I met with Halifax and they said I needed 2.5 years remaining on my visa... They didn't seem to care that it isn't really possible for partner visas :/


----------



## jlms (May 15, 2008)

I would wait to have ILR and then you'll be ok.


----------



## Svetik (Jan 17, 2015)

Hi, 

We are in a similar situation with my husband. We have spoken to a mortgage advisor and he mentioned that we would be able to borrow, but the rates will be higher. Ideally we would like to jointly be on the mortgage contract, but it seems more expensive that a mortgage already is by default. If it is just one person, would it cause any problems when applying for ILR? Why did we not apply jointly?


----------



## melford (Aug 20, 2012)

We haven't finalised our mortgage as yet but we have a decision in principal. We used a broker who advised that there are lenders who will lend to people in our situation (FLR) - he mentioned Nat West & Yorkshire Building Society. We're just waiting for our FLR(M) application to be processed/completed and we'll then hopefully proceed with buying a bigger home in our joint names.


----------



## staygold (Apr 9, 2015)

melford said:


> We haven't finalised our mortgage as yet but we have a decision in principal. We used a broker who advised that there are lenders who will lend to people in our situation (FLR) - he mentioned Nat West & Yorkshire Building Society. We're just waiting for our FLR(M) application to be processed/completed and we'll then hopefully proceed with buying a bigger home in our joint names.
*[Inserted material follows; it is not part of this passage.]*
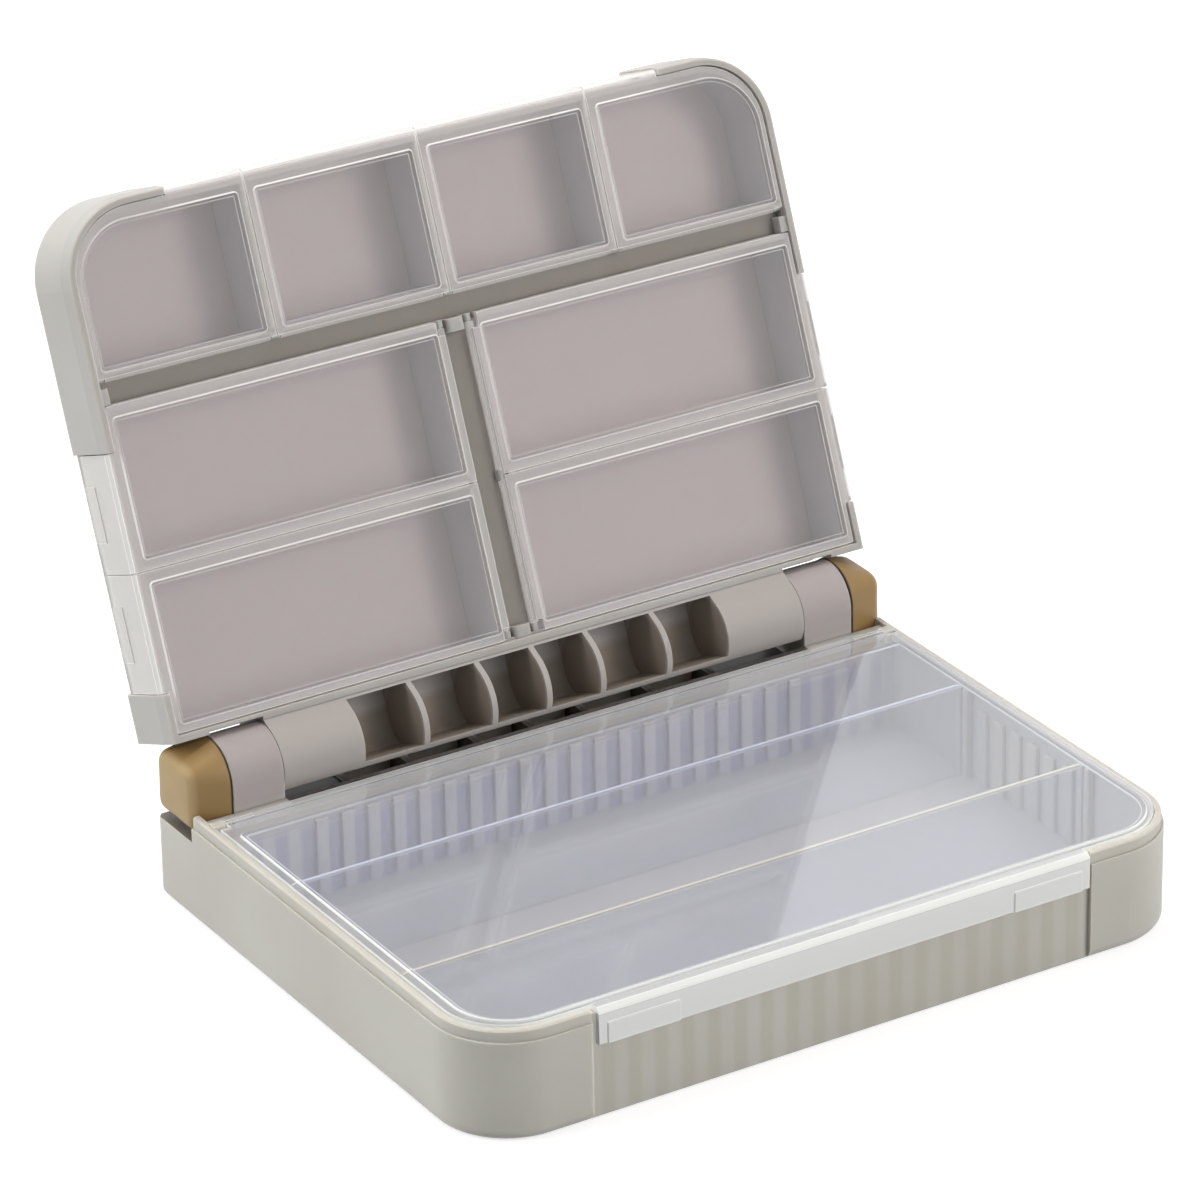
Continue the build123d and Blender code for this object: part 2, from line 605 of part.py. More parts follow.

Thanks for the info. Could you keep me posted on whether everything goes okay with your mortgage application? I am going through Principality Building Society (I think they are only in Wales though) and they would accept me provided there were at least 2 years remaining on my visa. Since I got my partner visa a month ago, I have 5 months to find a house and make our application! If we don't find something we like in that time, I might see if Yorkshire Building Society or Nat West would consider me!


----------



## staygold (Apr 9, 2015)

Just tried Yorkshire building society. They are fine with the limited leave to remain, but require a maximum LTV of 75%, so that doesn't apply in my situation.


----------